In einem Handbuch der TS darf ein Kapitel über das "Medium Telefon" natürlich nicht fehlen. Immer mehr Menschen haben in Deutschland Telefon, inzwischen auch in Ostdeutschland. Freilich: Für die, die "unterhalb der Armutsgrenze zu leben gezwungen sind, sind die Zugangsmöglichkeiten zur TS... äußerst eingeschränkt" (138). Informiert wird über die Besonderheit der "telefonvermittelten Kommunikation" (125 ff.) wie über neuere Entwicklungen der Telefontechnik (140 ff.).

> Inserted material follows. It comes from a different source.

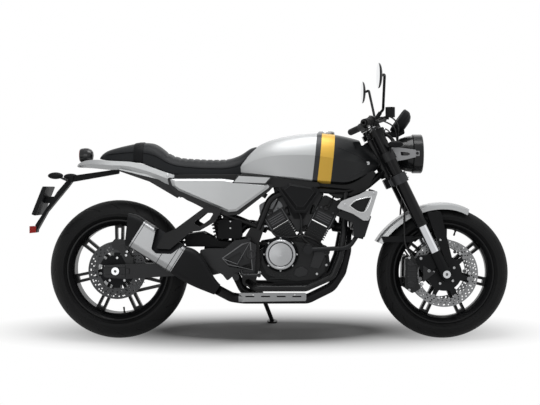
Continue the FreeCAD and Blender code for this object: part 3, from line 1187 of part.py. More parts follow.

Hier wird der Frage des Persönlichkeitsschutzes besondere Aufmerksamkeit gewidmet. Die neue digitale Technik ermöglicht nachträgliche Identifizierbarkeit der Verbindungen. Es ist deshalb eine unbedingte Forderung der TS, "daß Anrufe bei ihr auf jeden Fall aus Einzelverbindungsnachweisen nicht ersichtlich sein dürfen" (148). Unter der Überschrift "Komplementäre Dienste" wird über Einrichtungen in unmittelbarer Nähe der TS-Stellen informiert, zu denen Anrufer vermittelt werden können: "Krisendienste der Telefonseelsorge" (151 ff.) und die Angebote der "Offenen Tür" (161 ff.).

Welche Bedeutung hat nun TS im "Rahmen der psychosozialen Versorgung"? Dieser Frage widmet sich M. Wolfersdorf mit Hilfe aussagekräftigen empirischen Materials. In seiner Sicht erfüllt die TS eine dreifache Aufgabe: "Angebot von Kommunikation", "nachsorgende Funktion" (z. B. bei Daueranrufern und Anrufern mit psychischen Erkrankungen, die schon in psychiatrischer Behandlung waren) und "Krisenintervention" (185). Auch wenn sich die Gewichte bei den Anrufern verschoben haben, scheint doch die "klassische" Aufgabe der Krisenhilfe nach wie vor ein Grundkennzeichen der TS zu sein.

Der letzte Einzelbeitrag des Handbuches ist dem Verhältnis von TS und Kirche gewidmet (189 ff.). K. P. Jörns hebt hervor, wie durch die TS für die Kirche die "Nachtseite der Wirklichkeit" sichtbar wird und er folgert: "Wenn aber die Telefonseelsorge mit ihrem ’Nachtgesicht’ Kirche und Theologie dazu verhelfen soll, die menschliche Wirklichkeit besser wahrzunehmen und theologische Topoi elementarisieren zu können, so bedarf es dazu auch institutioneller Brücken zwischen beiden." (198)

Das Handbuch wird komplettiert durch ein 20seitiges Glossar "Telefonseelsorge in Stichworten", das für sich allein ein kleines Vademecum für TS-Mitarbeiter sein könnte. Es folgt eine Zeittafel, eine Auswahlbiographie, eine Dokumentation wichtiger Grundlagenpapiere, eine Liste der TS-Stellen in Deutschland, Österreich und der Schweiz (incl. der im Aufbau befindlichen) und schließlich ein Sachindex.

Kurzum, man wird mit allem versorgt, was von einer Publikation dieser Art erwartet werden darf. Hg., Autoren und Verlag gebührt Dank für dieses informative Handbuch.